Zudem gilt in Deutschland die UN- Behindertenrechtskonvention, die eine Pflicht zur besonderen Berücksichtigung der Interessen von Menschen mit Behinderung begründet. In Anbetracht dessen erscheint es unverhältnismäßig, die Mitnahme von Assistenzhunden in Lebensmittelgeschäften zu verbieten.
Der Verweis auf Hygienevorschriften kann die Benachteiligung von Frau A. somit nicht rechtfertigen. Das Mitnehmen von Assistenzhunden auch in Supermärkten und Lebensmittelgeschäften ist – unbeachtet genereller Verbote zur Mitnahme von Hunden – zu gestatten.
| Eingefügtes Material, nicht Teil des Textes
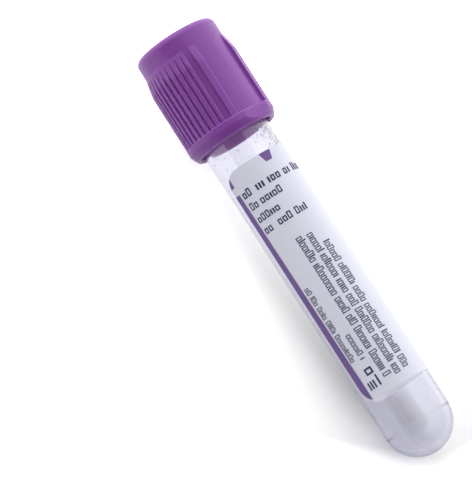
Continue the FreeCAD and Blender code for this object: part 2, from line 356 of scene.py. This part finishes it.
# In this section and the next, distances are in millimetres: round the film from its near edge, and down it
# from its top. The near edge follows the clear strip, which is the widest gap between the film's angles.
foot_share = 0.95
ink_lift = 0.02
wrap = [along_and_out(vertex.co) for vertex in frame["nodes"]["label"].data.vertices]
angles = sorted(angle for down, out, angle in wrap)
label_edge = max((after - before, after) for before, after in zip(angles, angles[1:]))[1]
top_radius = max(out for down, out, angle in wrap if down < label_length / 2)
foot_radius = max(out for down, out, angle in wrap if down > label_length * foot_share)


def on_label(around, down):
    """The point on the ink's face that lies so far round the film and so far down it."""
    radius = top_radius + (foot_radius - top_radius) * down / label_length + ink_lift
    angle = label_edge + around / radius
    spoke = upward * math.cos(angle) + across * math.sin(angle)
    return label_top + down_the_tube * down / mm_per_m + spoke * radius / mm_per_m


def ink_patch(mesh, around, down, step):
    """A patch of ink between two distances round the film. Each can change with the distance down."""
    low, high = around
    rows = max(1, math.ceil((down[1] - down[0]) / step))
    columns = max(1, math.ceil((high(down[0]) - low(down[0])) / step))
    grid = []
    for row in range(rows + 1):
        here = down[0] + (down[1] - down[0]) * row / rows
        grid.append([mesh.verts.new(on_label(low(here) + (high(here) - low(here)) * column / columns, here))
                     for column in range(columns + 1)])
    for row, below in zip(grid, grid[1:]):
        for left, right, right_below, left_below in zip(row, row[1:], below[1:], below):
            mesh.faces.new((left, right, right_below, left_below))


def new_piece(name, mesh, material):
    """Makes a mesh a piece of the scene, with its finish."""
    shape = bpy.data.meshes.new(name)
    mesh.to_mesh(shape)
    mesh.free()
    shape.materials.append(material)
    piece = bpy.data.objects.new(name, shape)
    scene.collection.objects.link(piece)
    return piece


purple_ink, tree, shader = new_material("purple_ink", Specular_IOR_Level=0.3)
finish_with_skin(
    tree, shader, bump_height=0.00001,
    Colour=(0.215, 0.115, 0.37, 1), Shade=(0.15, 0.1, 0.29, 1),
    Mottle_Scale=400.0, Grain_Scale=6000.0, Roughness=0.4, Roughness_Spread=0.1)

corner = 3.2
stripe_width = 1.25
stripe_skew = 0.012
stripe_breaks = (2.5, 4.0)
stripe_step = 0.2
stripe_tip = 1.0
tab_places = (8.5, 10.9)
tab_reach = (0.02, 1.8)
tab_slope = 0.3
tab_step = 0.3


def film_edge(down):
    """Where the film's near edge stands at this distance down, drawn in by its rounded corners."""
    from_end = min(down, label_length - down)
    if from_end >= corner:
        return 0.0
    return corner - math.sqrt(max(0.0, corner ** 2 - (corner - from_end) ** 2))


def stripe_side(down):
    """Where the stripe's far side stands at this distance down."""
    return max(film_edge(down), stripe_width + stripe_skew * (down - corner))


stripe_start = corner - math.sqrt(corner ** 2 - (corner - stripe_width) ** 2)
stripe_foot_width = stripe_side(label_length - stripe_tip)
stripe_end = label_length - corner + math.sqrt(corner ** 2 - (corner - stripe_foot_width) ** 2)
stripe = bmesh.new()
for stretch in ((stripe_start, stripe_breaks[0]), (stripe_breaks[1], stripe_end)):
    ink_patch(stripe, (film_edge, stripe_side), stretch, stripe_step)
ink_patch(stripe, (lambda down: tab_places[0] + tab_slope * down,
                   lambda down: tab_places[1] - tab_slope * down), tab_reach, tab_step)
label_stripe = new_piece("label_stripe", stripe, purple_ink)
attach(label_stripe, "tube_body")

blue_ink, tree, shader = new_material("blue_ink", Specular_IOR_Level=0.3)
finish_with_skin(
    tree, shader, bump_height=0.00001,
    Colour=(0.055, 0.055, 0.15, 1), Shade=(0.04, 0.04, 0.12, 1),
    Mottle_Scale=900.0, Grain_Scale=6000.0, Roughness=0.45, Roughness_Spread=0.1)

chance = random.Random(7)
print_step = 0.5
marks_in_word = (2, 9)
word_gap = 0.6                      # of the pitch
low_mark = 0.74                     # of the height
tall_share = 0.3
solid_share = 0.35
solid_width = 1.4                   # this and the next two in strokes
solid_pitch = 2.2
mark_gap = 0.8


def row_of_marks(start, end, pitch, height, stroke):
    """Word-long runs of plain hollow and solid boxes, each given as its ends along the row and up it."""
    place = start
    while place + pitch <= end:
        for mark in range(chance.randint(*marks_in_word)):
            if place + pitch > end:
                break
            tall = height if chance.random() < tall_share else height * low_mark
            if chance.random() < solid_share:
                yield place, place + stroke * solid_width, 0.0, tall
                place += stroke * solid_pitch
                continue
            wide = pitch - stroke * mark_gap
            yield place, place + stroke, 0.0, tall
            yield place + wide - stroke, place + wide, 0.0, tall
            yield place + stroke, place + wide - stroke, 0.0, stroke
            yield place + stroke, place + wide - stroke, tall - stroke, tall
            place += pitch
        place += pitch * word_gap


def ink_box(near, far, top, foot):
    """A box of print between two distances round the film and two down it."""
    ink_patch(print_rows, (lambda down: near, lambda down: far), (top, foot), print_step)


print_rows = bmesh.new()
rows_round_the_film = (             # foot, height, start, end, pitch, stroke
    (5.3, 1.5, 1.8, 4.3, 1.1, 0.28),
    (5.3, 1.5, 5.0, 17.0, 1.05, 0.28),
    (7.7, 1.4, 1.9, 4.0, 1.0, 0.24),
    (7.7, 1.4, 4.4, 9.1, 1.0, 0.24),
    (10.2, 1.3, 1.8, 7.0, 1.0, 0.24),
    (12.5, 1.4, 1.8, 4.4, 1.0, 0.24),
    (12.5, 1.4, 5.0, 11.7, 1.0, 0.24),
)
rows_down_the_film = (              # foot, height, start, end, pitch, stroke
    (9.8, 1.5, 18.9, 45.4, 0.78, 0.175),
    (7.9, 1.5, 16.4, 45.4, 0.78, 0.175),
    (5.9, 1.5, 16.0, 45.4, 0.8, 0.175),
    (4.0, 1.2, 34.9, 40.5, 0.78, 0.165),
    (2.0, 1.2, 24.2, 40.5, 0.7, 0.155),
)
fill_mark = (                       # near, far, top, foot
    (3.4, 4.9, 41.5, 41.85), (3.4, 4.9, 42.45, 42.8), (3.4, 3.75, 41.85, 42.45), (4.55, 4.9, 41.85, 42.45),
    (2.5, 2.85, 43.8, 45.3), (3.1, 3.45, 43.8, 45.3), (3.7, 4.05, 43.8, 45.3), (4.6, 4.95, 43.2, 45.3),
)
for foot, height, start, end, pitch, stroke in rows_round_the_film:
    for left, right, low, high in row_of_marks(start, end, pitch, height, stroke):
        ink_box(left, right, foot - high, foot - low)
for foot, height, start, end, pitch, stroke in rows_down_the_film:
    for left, right, low, high in row_of_marks(start, end, pitch, height, stroke):
        ink_box(foot + low, foot + high, left, right)
for box in fill_mark:
    ink_box(*box)
label_print = new_piece("label_print", print_rows, blue_ink)
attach(label_print, "tube_body")


# ---------------------------------------------------------------- dried additive
# An anticoagulant salt, sprayed on the wall of the bore and dried in place. It shows as fine pale grey flakes
# that thin out towards the round end and lie mostly on one side.

additive, tree, shader = new_material("additive_salt")
finish_with_skin(
    tree, shader, bump_height=0.00002,
    Colour=(0.5, 0.49, 0.53, 1), Shade=(0.38, 0.37, 0.41, 1),
    Mottle_Scale=900.0, Grain_Scale=3000.0, Roughness=0.7, Roughness_Spread=0.1)

flake_count = 2400
flake_corners = 6
smallest_flake = 0.05
flake_growth = 0.08
corner_reach = (0.6, 1.2)
crowding = 2                        # sets most flakes near the top, and most of them small
stray_share = 0.12
thick_side = (0.3, 0.26)            # middle and spread of the flakes' angle
into_wall = 0.02
spray = [along_and_out(vertex.co) for vertex in frame["nodes"]["dried_additive"].data.vertices]
spray_top = min(down for down, out, angle in spray)
spray_foot = max(down for down, out, angle in spray)
flake_radius = max(out for down, out, angle in spray) + into_wall
chance = random.Random(21)
flakes = bmesh.new()
for number in range(flake_count):
    down = spray_top + (spray_foot - spray_top) * chance.random() ** crowding
    angle = chance.uniform(0, math.tau) if chance.random() < stray_share else chance.gauss(*thick_side)
    size = smallest_flake + flake_growth * chance.random() ** crowding
    spoke = upward * math.cos(angle) + across * math.sin(angle)
    sideways = across * math.cos(angle) - upward * math.sin(angle)
    middle = label_top + down_the_tube * down / mm_per_m
    rim = []
    for point in range(flake_corners):
        bearing = math.tau * point / flake_corners
        reach = size * chance.uniform(*corner_reach)
        slip = sideways * math.cos(bearing) * reach + down_the_tube * math.sin(bearing) * reach
        rim.append(flakes.verts.new(middle + (spoke * flake_radius + slip) / mm_per_m))
    flakes.faces.new(rim)
additive_flakes = new_piece("additive_flakes", flakes, additive)
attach(additive_flakes, "tube_body")
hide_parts("dried_additive")


# ---------------------------------------------------------------- bench
# A plain white ground that takes the soft shadow. Straight on, painted light lifts it to white beside the cap,
# and again past a slanted line at the round end, which takes its shadow away there. Through the clear wall it
# has painted levels of its own, and a painted band of shade that grows towards the round end.

bench_size = 2.0
bench_lift = (1.0, 0.0)             # this and the next three: beside the cap, and at the round end
bench_lift_in_gloss = (1.0, 0.0)
bench_lift_through = (1.41, 0.18)
bench_white_through = (0.0, 0.79)
band_depth = (0.0, 0.3)
band_edges = ((0.0013, 0.0018), (0.005, 0.0095))
band_fade = (0.008, 0.002)          # short of the tip
band_left_at_tip = 0.3
end_lift = 0.4
end_slant = 0.67
end_slant_limit = 0.005
end_reach = (0.003, 0.0005)         # short of the tip, and past it
tip = solid_box[1][0]

ground_mesh = bpy.data.meshes.new("bench")
corners = [(x * bench_size, y * bench_size, 0.0) for x, y in ((-1, -1), (1, -1), (1, 1), (-1, 1))]
ground_mesh.from_pydata(corners, [], [(0, 1, 2, 3)])
bench = bpy.data.objects.new("bench", ground_mesh)
scene.collection.objects.link(bench)
bench_white, tree, shader = new_material("bench_white", Base_Color=(0.82, 0.82, 0.82, 1), Roughness=0.6)
place = add_node(tree, "TexCoord").outputs["Object"]
along = add_node(tree, "SeparateXYZ", ((0, place),)).outputs


def along_the_part(levels):
    """A level that changes steadily from under the cap to under the round end."""
    return ramp(tree, along["X"], solid_box[0][0], tip, *levels)


# Painted shade: a band along the ground behind the tube, seen only through the clear wall.
band_start, band_end = (ramp(tree, along["Y"], *edge) for edge in band_edges)
in_band = worked_out(tree, "SUBTRACT", band_start, band_end)
band = worked_out(tree, "MULTIPLY", in_band, along_the_part(band_depth))
fade = ramp(tree, along["X"], tip - band_fade[0], tip - band_fade[1], 1.0, band_left_at_tip)
white_through = worked_out(tree, "SUBTRACT", along_the_part(bench_white_through),
                           worked_out(tree, "MULTIPLY", band, fade))
# Painted light: past a slanted line at the round end the ground is lifted to white.
near_side = worked_out(tree, "MINIMUM", along["Y"], end_slant_limit)
past_end = worked_out(tree, "MULTIPLY_ADD", near_side, -end_slant, along["X"])
end_glare = ramp(tree, past_end, tip - end_reach[0], tip + end_reach[1], high=end_lift)
lift_seen = worked_out(tree, "ADD", along_the_part(bench_lift), end_glare)

plain_white = add_node(tree, "BsdfDiffuse", (("Color", (0.97, 0.97, 0.97, 1)),))
white_with_shadow = add_node(tree, "BsdfDiffuse", (("Color", white_through),))
path = add_node(tree, "LightPath").outputs
surface = shader.outputs[0]
for ray, ground, level in (
    ("Is Glossy Ray", shader, along_the_part(bench_lift_in_gloss)),
    ("Is Transmission Ray", white_with_shadow, along_the_part(bench_lift_through)),
    ("Is Camera Ray", plain_white, lift_seen),
):
    lift = add_node(tree, "Emission", (("Strength", level),)).outputs[0]
    lifted = add_node(tree, "AddShader", ((0, ground.outputs[0]), (1, lift))).outputs[0]
    surface = mixed_shader(tree, path[ray], surface, lifted)
set_surface(tree, surface)
ground_mesh.materials.append(bench_white)


# ---------------------------------------------------------------- camera
# A long lens from the front, 45 degrees up, rolled so that the tube runs down across the picture. It has no
# shift and no depth of field.

view_centre = Vector((-0.007236, -0.0069, 0.000942))
view_azimuth = 11.152
view_elevation = 45.125
view_roll = 48.301
view_distance = 0.67804
lens = 289.93

camera = bpy.data.objects.new("camera", bpy.data.cameras.new("camera"))
camera.data.lens = lens
turn = (Matrix.Rotation(math.radians(view_azimuth), 4, "Z")
        @ Matrix.Rotation(math.radians(90.0 - view_elevation), 4, "X"))
camera.matrix_world = (Matrix.Translation(view_centre) @ turn
                       @ Matrix.Translation((0, 0, view_distance))
                       @ Matrix.Rotation(math.radians(view_roll), 4, "Z"))
scene.collection.objects.link(camera)
scene.camera = camera
scene.view_settings.view_transform = "Standard"


# ---------------------------------------------------------------- light
# A white tent: bright behind and above, dimmer in front, with a dark opening in front through which the part
# is seen. Straight views past the bench are plain white.

tent_level = 1.02
tent_rise = Vector((-0.92, 0.54, 0.0))
tent_gloss = 1.1
opening_middle = Vector((0, -0.2, 0.98))
opening_edge = (0.74, 0.79)         # where its soft edge starts, and where it is fully open
opening_level = 0.08
opening_level_through = 0.4

world = bpy.data.worlds.new("surround")
scene.world = world
world.use_nodes = True
tree = world.node_tree
place = add_node(tree, "TexCoord").outputs["Generated"]


def toward(direction):
    """How much each part of the surround lies in this direction."""
    return vector_result(tree, "DOT_PRODUCT", place, direction)


slope = worked_out(tree, "ADD", toward(tent_rise), tent_level)
opening = ramp(tree, toward(turn.to_3x3() @ opening_middle), *opening_edge,
               tent_gloss, tent_gloss * opening_level, interpolation_type="SMOOTHSTEP")
in_gloss = worked_out(tree, "MULTIPLY", slope, opening)
through = ramp(tree, opening, tent_gloss * opening_level, tent_gloss,
               tent_gloss * opening_level_through, tent_gloss)
path = add_node(tree, "LightPath").outputs
strength = slope
for ray, level in (("Is Glossy Ray", in_gloss), ("Is Transmission Ray", through), ("Is Camera Ray", 1.0)):
    strength = mixed(tree, "FLOAT", path[ray], strength, level)
background = tree.nodes["Background"]
background.inputs["Color"].default_value = (1, 1, 1, 1)
tree.links.new(strength, background.inputs["Strength"])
Indem der Supermarktmitarbeiter Frau A. den Zutritt zum Supermarkt verwehrt hat, hat er nach Ansicht der Antidiskriminierungsstelle des Bundes gegen das AGG verstoßen.

Ergebnis

Eine Vielzahl solcher und ähnlicher Vorfälle, die an die Antidiskriminierungsstelle herangetragen werden, zeigt, dass es immer wieder zu Missverständnissen in Bezug auf das Mitführen von Assistenzhunden kommt. Aus Sorge, im Rahmen von Lebensmittelkontrollen Probleme zu bekommen, wird seitens Geschäftstreibender oft prophylaktisch ein generelles Hundeverbot ausgesprochen. Hier bedarf es einer gesetzlichen Klarstellung, dass das Verbot zum Mitführen von Assistenzhunden in Supermärkten und Lebensmittelgeschäften eine unzulässige Benachteiligung darstellt, aus der Betroffene, wie Frau A., Ansprüche auf Beseitigung der Beeinträchtigung sowie auf Unterlassung von ähnlichen Benachteiligungen in der Zukunft ableiten und zudem Schadensersatz und Entschädigungsansprüche geltend machen können. Frau A musste darauf jedoch nicht warten. Nachdem das Beratungsteam der Antidiskriminierungsstelle des Bundes eine Stellungnahme beim Supermarkt einholte und auf eine gütliche Einigung hinwirkte, zeigte sich der Geschäftsführer einsichtig: Frau A. darf nun mit ihrem Assistenzhund im Supermarkt einkaufen.